Klorman has put together a website, http://mozartsmusicoffriends.com/, as both a standalone resource and as a supplement to the book. It's unfortunate that Cambridge University Press has priced this book at a level that will sharply restrict its audience (although a substantial discount is available by purchasing through Klorman's site); it deserves a wide readership.

Update 21 June 2016: Edward Said, of course, was a noted writer on music as well as a literary critic and social theorist. To bring this post full circle, in 2013 I wrote about Said's LRB essay "Thoughts on Late Style," Beethoven's late string quartets, and Yaron Zilberman's film A Late Quartet (2012); see "A Late Quartet."

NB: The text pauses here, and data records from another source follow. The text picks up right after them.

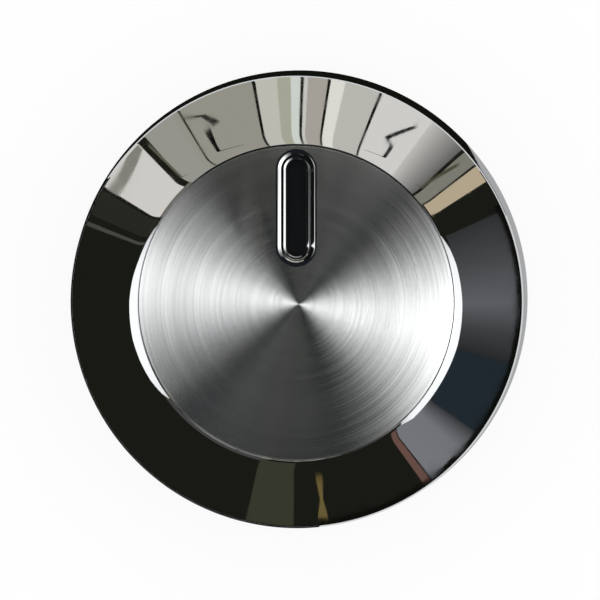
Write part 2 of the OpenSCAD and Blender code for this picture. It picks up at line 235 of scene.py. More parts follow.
# Pale cards behind the knob, with thin dark gaps, and dim ones above them
for name, colour, azimuth, elevation in (
        ("card_far_left", "#FFF9F1", (137, 151), (-1, 57)),
        ("card_far_left_top", "#848178", (130, 151), (57, 68)),
        ("card_shade_left", "#33332B", (152, 158.8), (-1, 60)),
        ("card_left_edge", "#B9B6AC", (125.9, 134.5), (-1, 66)),
        ("card_left", "#B8B4A6", (102.6, 125.9), (-1, 68)),
        ("card_middle_left", "#EAE6D9", (96.4, 102.6), (-1, 68)),
        ("card_middle_grey", "#CDCBB6", (92.8, 96.4), (-1, 68)),
        ("card_middle_white", "#FBFFF5", (89.7, 92.8), (-1, 68)),
        ("card_middle_strip", "#F4F1E8", (88.2, 89.7), (-1, 68)),
        ("card_middle", "#CCC4B9", (82.5, 88.2), (-1, 68)),
        ("card_middle_right", "#E4E0D6", (68.5, 78.3), (-1, 68)),
        ("card_right", "#FFFBF4", (53, 68.5), (-1, 68)),
        ("card_dim", "#9A978B", (37.2, 41.4), (-1, 68)),
        ("card_beige", "#DDCBAB", (31.8, 36.6), (-1, 60))):
    flat_card(name, WALL, colour, azimuth, elevation)
flat_card("card_middle_edge", WALL, "#FFFBF0", (78.3, 82.5), (-1, 68), 1.15)
studio_card("card_fading", WALL, "#FBF7F0", [
    (az, -1, 68, level) for az, level in ((42.4, 0.2), (48, 0.5), (53, 0.85))])
for azimuth, width, colour in ((68.5, 0.8, "#16170F"), (82.5, 0.8, "#16170F"), (89.7, 0.9, "#16170F"),
                               (102.6, 0.9, "#16170F"), (123.6, 0.6, "#2A2A22"),
                               (161.3, 1.0, "#585950")):
    flat_card("gap", STRIP, colour, (azimuth - width / 2, azimuth + width / 2), (-1, 64))

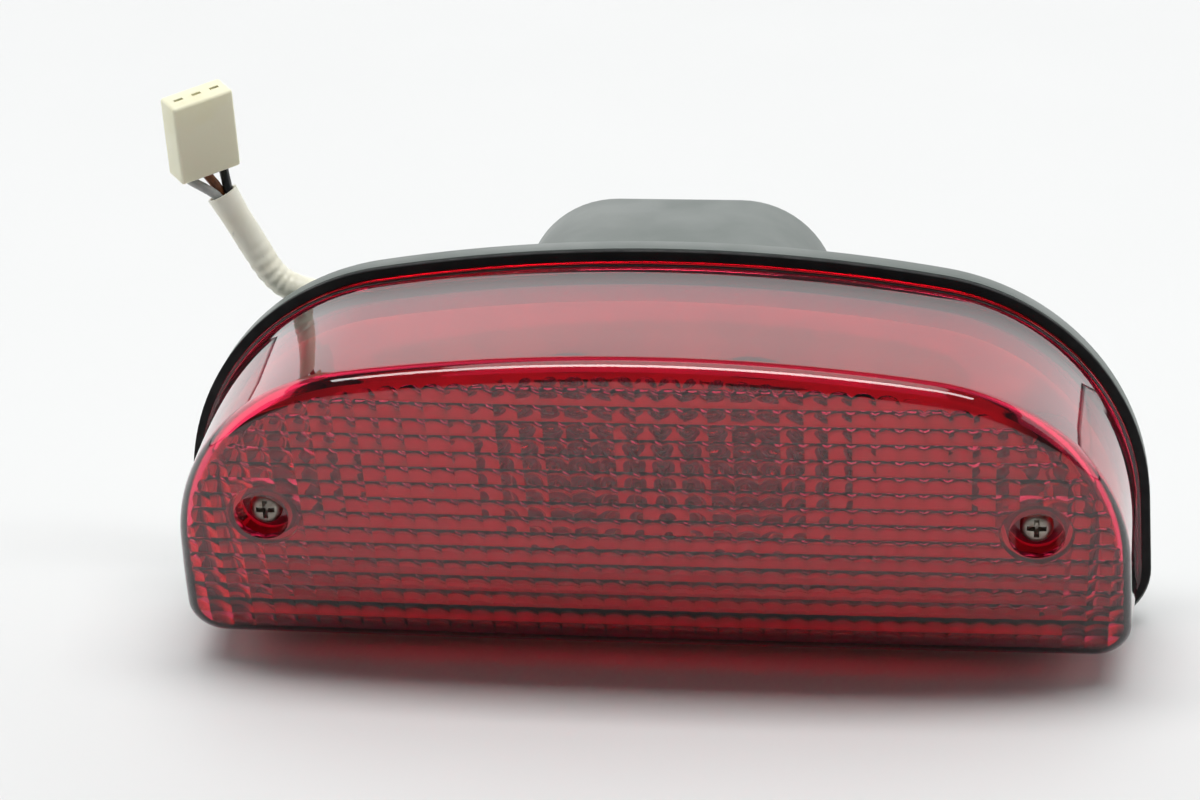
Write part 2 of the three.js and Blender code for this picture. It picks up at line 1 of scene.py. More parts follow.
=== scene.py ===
"""A motorcycle tail light: a deep red ribbed lens on a grey housing, with bayonet bulbs and a short lead.

Lengths are millimetres in the CAD frame unless a comment says otherwise. solid() turns them into metres.
The light shines along -Y. Outlines are lists of (x, z) points, seen from the front, clockwise from the top.
"""
import json
import math

import bmesh
import bpy
from mathutils import Matrix, Vector, noise


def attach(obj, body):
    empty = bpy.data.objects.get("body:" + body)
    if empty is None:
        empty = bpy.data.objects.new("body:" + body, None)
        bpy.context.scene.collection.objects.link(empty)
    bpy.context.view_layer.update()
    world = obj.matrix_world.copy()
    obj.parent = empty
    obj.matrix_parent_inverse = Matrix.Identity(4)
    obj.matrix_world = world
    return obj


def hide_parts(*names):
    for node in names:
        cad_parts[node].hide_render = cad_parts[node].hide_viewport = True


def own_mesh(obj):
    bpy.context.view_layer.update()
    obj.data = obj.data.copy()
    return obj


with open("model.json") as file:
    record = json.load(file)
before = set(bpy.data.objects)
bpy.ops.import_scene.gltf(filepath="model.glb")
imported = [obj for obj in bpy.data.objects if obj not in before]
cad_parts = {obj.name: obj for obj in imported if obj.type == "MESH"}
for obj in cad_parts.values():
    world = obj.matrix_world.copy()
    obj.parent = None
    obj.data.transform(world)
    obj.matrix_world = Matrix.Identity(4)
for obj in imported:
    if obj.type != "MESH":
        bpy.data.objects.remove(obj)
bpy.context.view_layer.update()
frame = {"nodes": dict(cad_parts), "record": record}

MM = 0.001
SIDES = {"left": -1, "right": 1}
WIRE_NAMES = ("grey", "brown", "black")

# The photo's camera, fitted to the lens's optics: place in metres, angles in degrees.
CAMERA_PLACE = (0.07126, -0.64771, 0.33076)
CAMERA_TURN, CAMERA_DOWN, CAMERA_ROLL = 7.48, 22.98, -1.79
CAMERA_SENSOR, CAMERA_LENS = 36, 94.36

# Studio: sizes in metres, radiances in watts per square metre and steradian.
FLOOR_REACH = 3
STRIP_SIZE, STRIP_RADIANCE = (2.4, 0.42), 8.6
SUN_ELEVATION, SUN_STRENGTH, SUN_WIDTH = 100, 0.7, 40
WALL_DISTANCE, WALL_CENTRE_Z, WALL_HEIGHT, WALL_RADIANCE = 1.9, 0.8, 1.5, 1.25

# Steps round a small rounded edge.
BENDS = [math.radians(a) for a in (0, 30, 60, 90)]

# Lens outline, as in the CAD part.
LENS_BOTTOM, LENS_TOP = 5.6, 85.3
ARCH_RADIUS, SHOULDER_RADIUS, CORNER_RADIUS = 380, 51, 9
SHOULDER_START, SHOULDER_END = math.radians(9.5), math.radians(87)

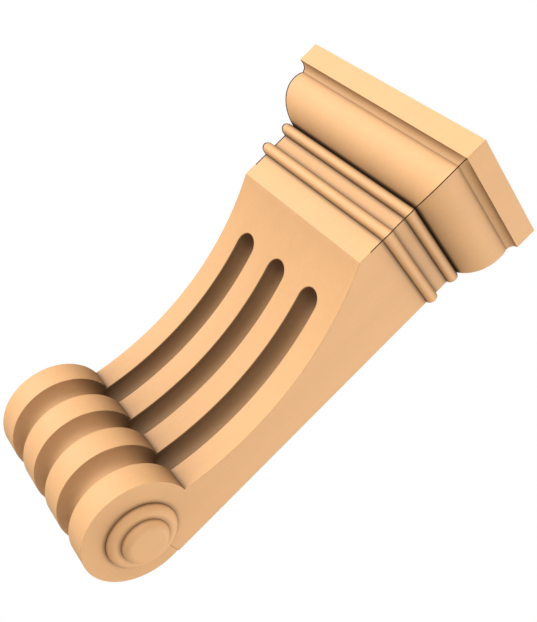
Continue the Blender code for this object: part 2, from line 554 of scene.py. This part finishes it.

  1. Naomi Klein: "Let Them Drown: The Violence of Othering in a Warming World." London Review of Books, Vol. 38 No. 11, 2 June 2016
  2. Joshua Rothman, "What are the odds we are living in a computer simulation?" New Yorker, 9 June 2016
  3. And that we are incredibly suggestible has been demonstrated again and again. The latest evidence is from a UCSF study that showed that all it takes to influence physicians to prescribe expensive brand-name drugs instead of equally effective but cheaper generics is a free lunch costing the drug company between $12 and $18: see "Drug Company Lunches Have Big Payoffs," New York Times, 20 June 2016
  4. Jacob Silverman, "All-Consuming Interests: A critical look at the brave new world of algorithmic taste formation," Bookforum, June/July/August 2016
  5. Jessica Duchen, "Civilisation is...Mozart's chamber music," JDCMB | Jessica Duchen's Classical Music Blog, 18 June 2016

1 comment :

  1. Thanks very much for posting the link to Jessica Duchen's Q&A about my book Mozart's Music of Friends. I wanted to note that it's now available at a much lower cost, around $30 for paperback and $15 in digital format.